Id. (brackets in original). There is "no legitimate debate" that a jury would have found the departure factor where evidence in support of that factor was "overwhelming." Ramirez, 343 Or at 313-14. Thus, to establish that there is no legitimate debate that a defendant was persistently involved in similar offenses, the evidence adduced at trial and sentencing not only must establish that the defendant had two or more prior convictions, but also must support--indeed, to be "overwhelming" it must require--the inference that the defendant's involvement was sufficiently continuous or recurring to say that it was "persistent."
On this record, we cannot say that there is no legitimate debate that the jury would have found that defendant was persistently involved in similar offenses.

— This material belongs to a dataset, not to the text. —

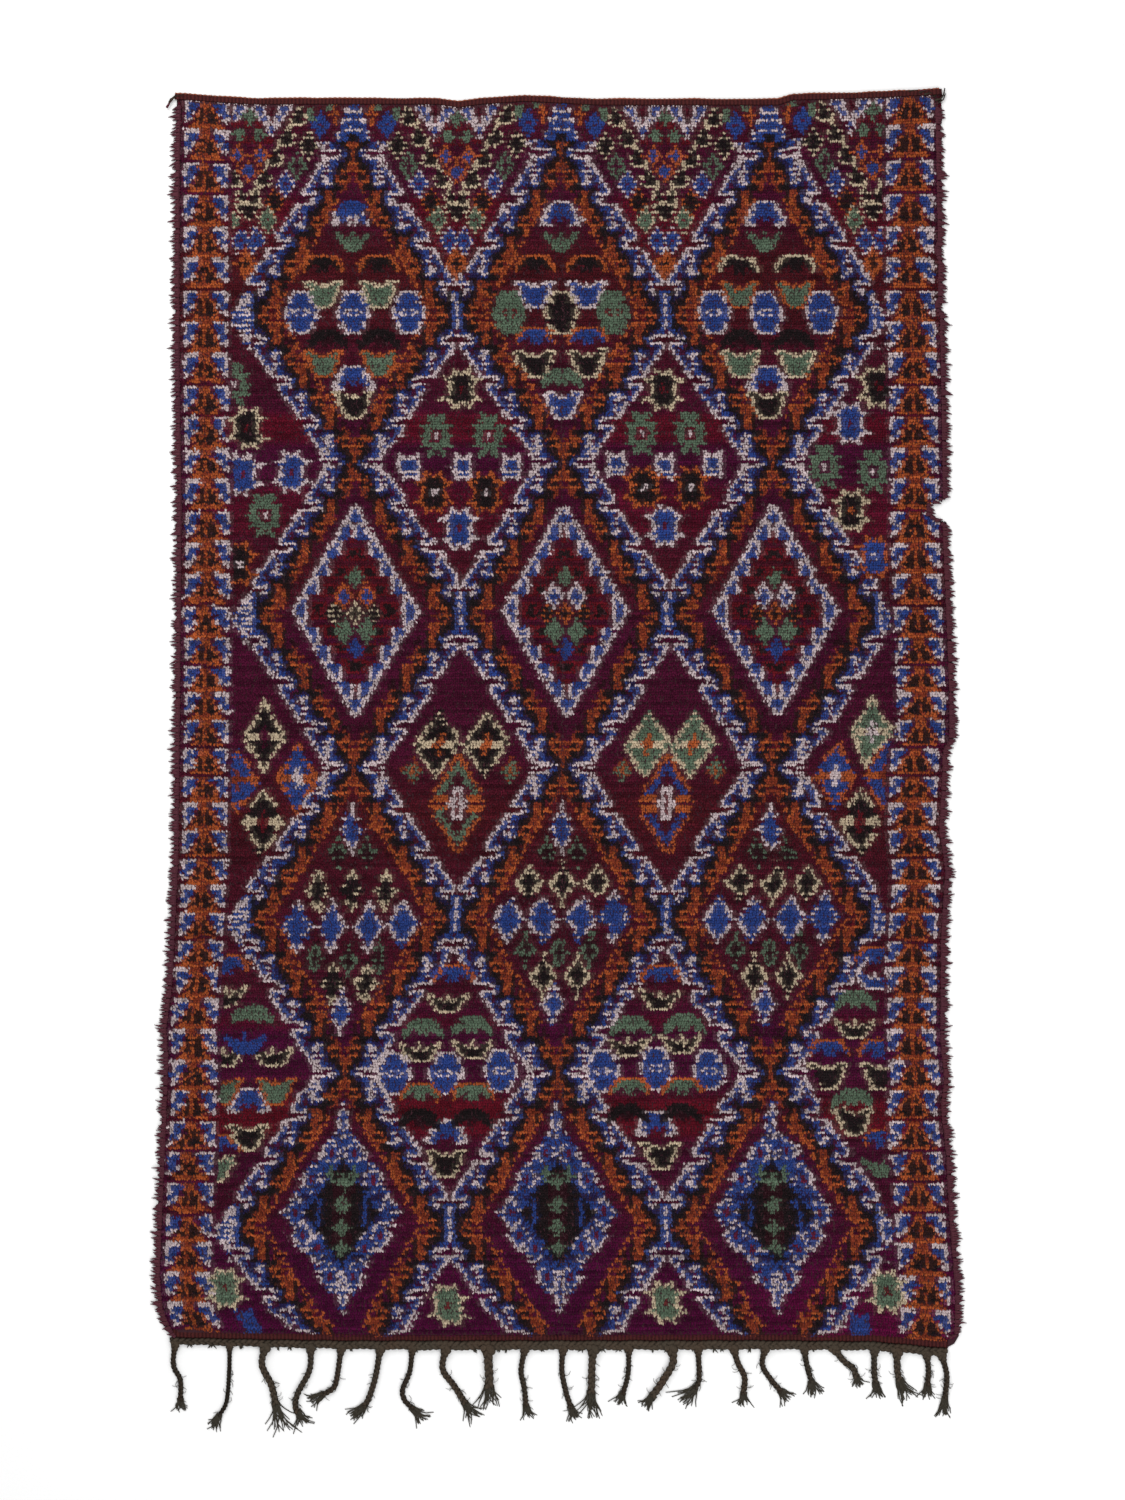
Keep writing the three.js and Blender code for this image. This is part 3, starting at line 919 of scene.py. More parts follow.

Under the test set out in Bray, read in light of the standard enunciated in Ramirez, we cannot say that the evidence of defendant's prior involvement in similar offenses was so overwhelming as to require the inference that he was persistently involved in similar offenses. First, the period of 15 years between defendant's first conviction and his current conviction would have allowed a reasonable jury to find that defendant lacked the "frequency" of convictions required for a finding of persistent involvement. See Bray, 342 Or at 724. Second, there was an extended colloquy between the court and counsel at sentencing about whether defendant's prior conviction for "simple assault" constituted a "prior conviction for a similar offense" in light of the statutory scheme in place in Washington in 1988. We need not resolve that question here, however, because it is enough in the context of the exercise of our discretion to conclude that there was a legitimate debate about whether defendant's "simple assault" conviction was similar to his later, and his current, Oregon assault convictions.
Finally, the gravity of the error in this case is substantial. Ailes, 312 Or at 382 n 6. The trial court's imposition of a 120-month departure sentence increased defendant's overall length of incarceration by 30 months. Accordingly, we exercise our discretion to correct the assigned error.
Remanded for resentencing; otherwise affirmed.